┌─ Supplied information

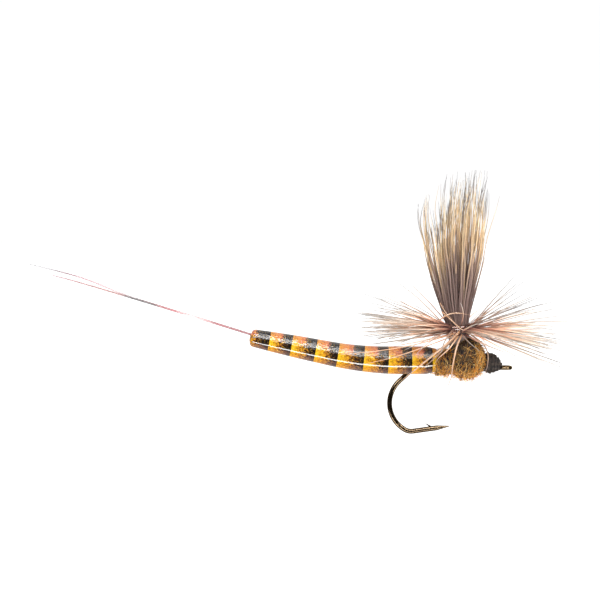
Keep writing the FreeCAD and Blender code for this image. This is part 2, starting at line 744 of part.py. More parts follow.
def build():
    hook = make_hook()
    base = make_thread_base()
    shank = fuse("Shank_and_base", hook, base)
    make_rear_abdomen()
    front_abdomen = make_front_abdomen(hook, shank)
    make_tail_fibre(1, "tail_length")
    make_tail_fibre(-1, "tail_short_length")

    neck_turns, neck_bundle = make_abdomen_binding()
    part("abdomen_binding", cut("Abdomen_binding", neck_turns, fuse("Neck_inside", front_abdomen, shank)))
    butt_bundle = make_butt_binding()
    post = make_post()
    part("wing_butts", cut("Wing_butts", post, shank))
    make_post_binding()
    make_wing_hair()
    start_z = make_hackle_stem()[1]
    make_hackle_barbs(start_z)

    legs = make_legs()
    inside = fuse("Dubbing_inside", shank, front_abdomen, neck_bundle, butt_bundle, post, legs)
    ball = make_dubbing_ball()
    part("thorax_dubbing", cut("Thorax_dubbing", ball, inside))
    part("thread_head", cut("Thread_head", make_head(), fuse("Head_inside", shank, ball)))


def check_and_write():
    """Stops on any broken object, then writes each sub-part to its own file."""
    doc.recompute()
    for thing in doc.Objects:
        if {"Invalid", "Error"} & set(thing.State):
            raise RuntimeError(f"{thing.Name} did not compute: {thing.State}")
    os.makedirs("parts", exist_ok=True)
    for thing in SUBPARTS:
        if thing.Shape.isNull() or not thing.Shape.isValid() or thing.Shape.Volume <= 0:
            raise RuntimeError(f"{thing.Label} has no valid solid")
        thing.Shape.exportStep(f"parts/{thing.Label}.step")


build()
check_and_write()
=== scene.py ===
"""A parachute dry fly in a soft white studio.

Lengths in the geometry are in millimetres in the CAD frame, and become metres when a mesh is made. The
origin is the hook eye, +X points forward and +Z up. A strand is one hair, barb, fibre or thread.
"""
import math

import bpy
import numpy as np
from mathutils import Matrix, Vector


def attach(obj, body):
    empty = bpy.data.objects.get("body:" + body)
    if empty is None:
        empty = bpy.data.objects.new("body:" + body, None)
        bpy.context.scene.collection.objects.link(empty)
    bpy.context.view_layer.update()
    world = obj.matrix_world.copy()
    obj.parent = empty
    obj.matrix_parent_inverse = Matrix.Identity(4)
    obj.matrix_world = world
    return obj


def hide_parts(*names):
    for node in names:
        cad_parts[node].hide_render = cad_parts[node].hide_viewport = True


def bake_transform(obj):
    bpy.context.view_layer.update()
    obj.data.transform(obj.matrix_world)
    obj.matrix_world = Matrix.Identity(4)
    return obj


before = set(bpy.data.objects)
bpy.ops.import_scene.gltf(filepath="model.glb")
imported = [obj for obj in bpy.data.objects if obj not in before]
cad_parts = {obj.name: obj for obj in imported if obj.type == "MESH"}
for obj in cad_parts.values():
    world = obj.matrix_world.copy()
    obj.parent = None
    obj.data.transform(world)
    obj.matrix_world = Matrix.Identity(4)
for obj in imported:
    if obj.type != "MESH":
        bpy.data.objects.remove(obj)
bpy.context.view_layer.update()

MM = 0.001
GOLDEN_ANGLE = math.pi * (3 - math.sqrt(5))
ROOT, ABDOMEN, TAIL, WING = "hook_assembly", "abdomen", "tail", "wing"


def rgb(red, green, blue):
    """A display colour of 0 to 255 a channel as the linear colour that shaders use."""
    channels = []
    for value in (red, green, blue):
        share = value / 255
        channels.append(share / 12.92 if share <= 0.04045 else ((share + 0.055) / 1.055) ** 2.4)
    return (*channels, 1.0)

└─

Output all of the material exactly as written.

(Exercise output):
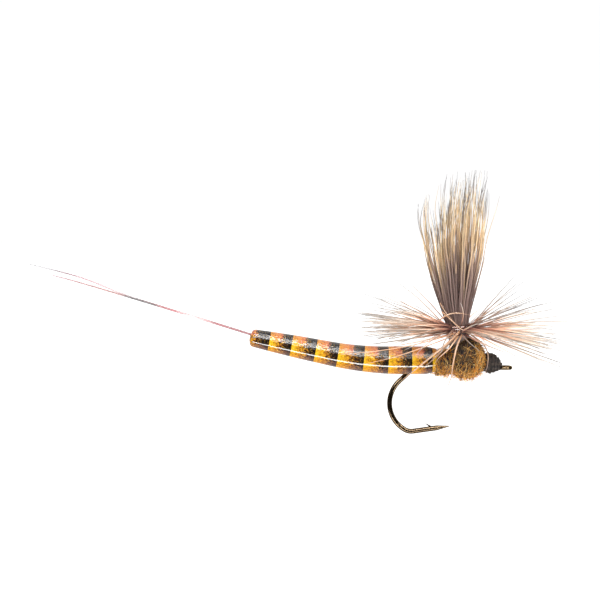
Keep writing the FreeCAD and Blender code for this image. This is part 2, starting at line 744 of part.py. More parts follow.
def build():
    hook = make_hook()
    base = make_thread_base()
    shank = fuse("Shank_and_base", hook, base)
    make_rear_abdomen()
    front_abdomen = make_front_abdomen(hook, shank)
    make_tail_fibre(1, "tail_length")
    make_tail_fibre(-1, "tail_short_length")

    neck_turns, neck_bundle = make_abdomen_binding()
    part("abdomen_binding", cut("Abdomen_binding", neck_turns, fuse("Neck_inside", front_abdomen, shank)))
    butt_bundle = make_butt_binding()
    post = make_post()
    part("wing_butts", cut("Wing_butts", post, shank))
    make_post_binding()
    make_wing_hair()
    start_z = make_hackle_stem()[1]
    make_hackle_barbs(start_z)

    legs = make_legs()
    inside = fuse("Dubbing_inside", shank, front_abdomen, neck_bundle, butt_bundle, post, legs)
    ball = make_dubbing_ball()
    part("thorax_dubbing", cut("Thorax_dubbing", ball, inside))
    part("thread_head", cut("Thread_head", make_head(), fuse("Head_inside", shank, ball)))


def check_and_write():
    """Stops on any broken object, then writes each sub-part to its own file."""
    doc.recompute()
    for thing in doc.Objects:
        if {"Invalid", "Error"} & set(thing.State):
            raise RuntimeError(f"{thing.Name} did not compute: {thing.State}")
    os.makedirs("parts", exist_ok=True)
    for thing in SUBPARTS:
        if thing.Shape.isNull() or not thing.Shape.isValid() or thing.Shape.Volume <= 0:
            raise RuntimeError(f"{thing.Label} has no valid solid")
        thing.Shape.exportStep(f"parts/{thing.Label}.step")


build()
check_and_write()
=== scene.py ===
"""A parachute dry fly in a soft white studio.

Lengths in the geometry are in millimetres in the CAD frame, and become metres when a mesh is made. The
origin is the hook eye, +X points forward and +Z up. A strand is one hair, barb, fibre or thread.
"""
import math

import bpy
import numpy as np
from mathutils import Matrix, Vector


def attach(obj, body):
    empty = bpy.data.objects.get("body:" + body)
    if empty is None:
        empty = bpy.data.objects.new("body:" + body, None)
        bpy.context.scene.collection.objects.link(empty)
    bpy.context.view_layer.update()
    world = obj.matrix_world.copy()
    obj.parent = empty
    obj.matrix_parent_inverse = Matrix.Identity(4)
    obj.matrix_world = world
    return obj


def hide_parts(*names):
    for node in names:
        cad_parts[node].hide_render = cad_parts[node].hide_viewport = True


def bake_transform(obj):
    bpy.context.view_layer.update()
    obj.data.transform(obj.matrix_world)
    obj.matrix_world = Matrix.Identity(4)
    return obj


before = set(bpy.data.objects)
bpy.ops.import_scene.gltf(filepath="model.glb")
imported = [obj for obj in bpy.data.objects if obj not in before]
cad_parts = {obj.name: obj for obj in imported if obj.type == "MESH"}
for obj in cad_parts.values():
    world = obj.matrix_world.copy()
    obj.parent = None
    obj.data.transform(world)
    obj.matrix_world = Matrix.Identity(4)
for obj in imported:
    if obj.type != "MESH":
        bpy.data.objects.remove(obj)
bpy.context.view_layer.update()

MM = 0.001
GOLDEN_ANGLE = math.pi * (3 - math.sqrt(5))
ROOT, ABDOMEN, TAIL, WING = "hook_assembly", "abdomen", "tail", "wing"


def rgb(red, green, blue):
    """A display colour of 0 to 255 a channel as the linear colour that shaders use."""
    channels = []
    for value in (red, green, blue):
        share = value / 255
        channels.append(share / 12.92 if share <= 0.04045 else ((share + 0.055) / 1.055) ** 2.4)
    return (*channels, 1.0)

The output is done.